The ending had to be a difficult one but I felt it to be the best we could expect.
I loved listening to this book as the narrators really bought it to life, totally first class reading.
"Moving, but predictable"
The writing and narration were beautiful. Minka's retelling of her experiences of the Holocaust was heartbreaking and moving. Much of the rest was entirely predictable and cliched.
Being a great fan of Jodi Picoult, again, this book is excellent if somewhat terrifying, and like all others I have read by her, extremely well researched.
However, I found the voice of Leo (Fred Berman) hugely distracting and irritating because of the sharp intake of breath before each sentence. The other narrators were good.
"Simply The Best Book I have read!"
From the beginning it hooks you. The characters are fascinating and I honestly felt I was missing them when I had to stop listening to the book inbetween opportunities to listen. I don't want it to end. Harrowing at times, addictive yes, beautiful throughout. Thank you JP!

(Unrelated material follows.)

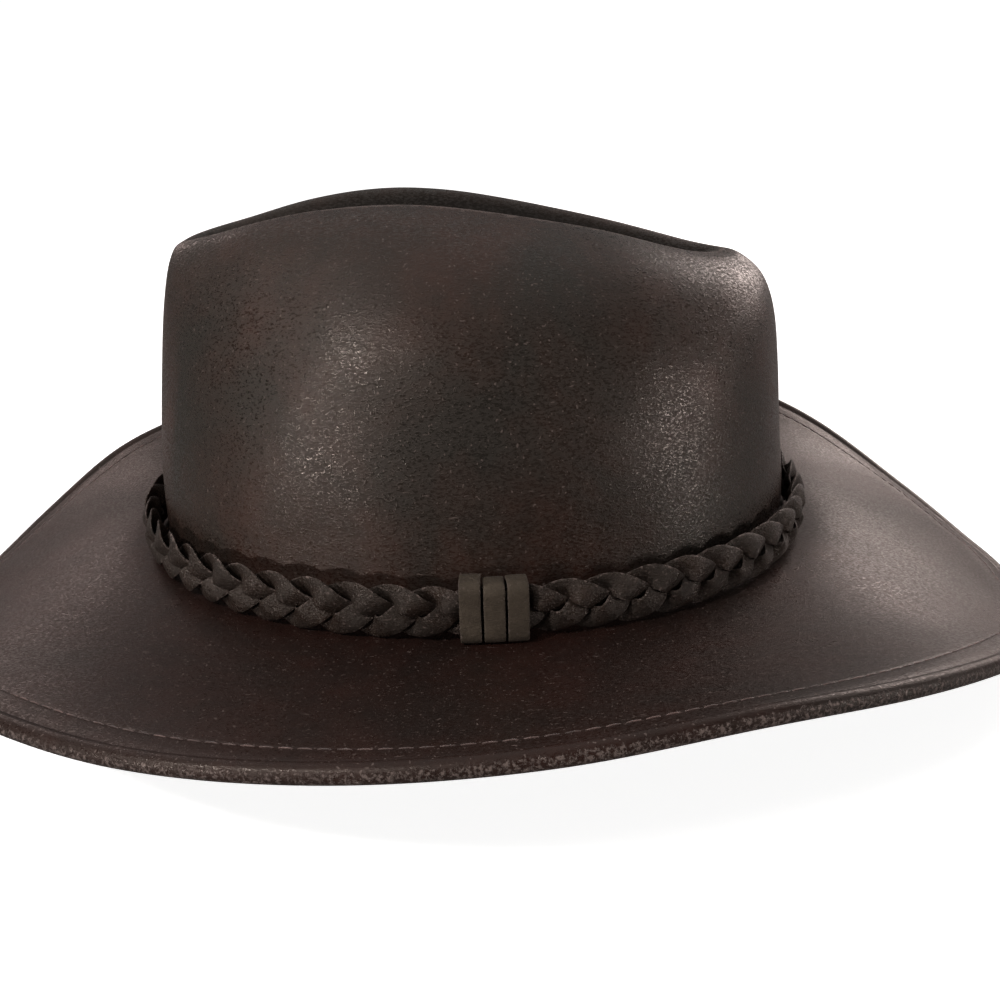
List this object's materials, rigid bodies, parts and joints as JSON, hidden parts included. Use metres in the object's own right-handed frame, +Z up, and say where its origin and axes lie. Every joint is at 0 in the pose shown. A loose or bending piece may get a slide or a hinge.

fantastic! was hooked immediately, really got drawn into this book. made me think about things in a different way.
"Great listening. Fantastic storytelling!"
This was great. I had never read any of this author but it's made me want to read more.
Jodi as always draws and holds you throughout
With a gripping story which descriptions that paint perfect picture in your mind
"Major flaw in the plot"
Probably not, and this is a first with a Picoult book. The premise the book was based on was flawed. At no point did Sage ask "Why can't you kill yourself? Why do I have to bear the guilt/responsibility?" If he wanted to die, due to the guilt of his actions, why would she facilitate his death, enabling him to continue to spread his evil to another person?
I did learn things about the holocaust and it was well written and flowed well. However I just couldn't accept the key premise of the storyline.
First Picoult book I've read which made me feel it was written to meet a deadline, not because there was a story waiting to be told.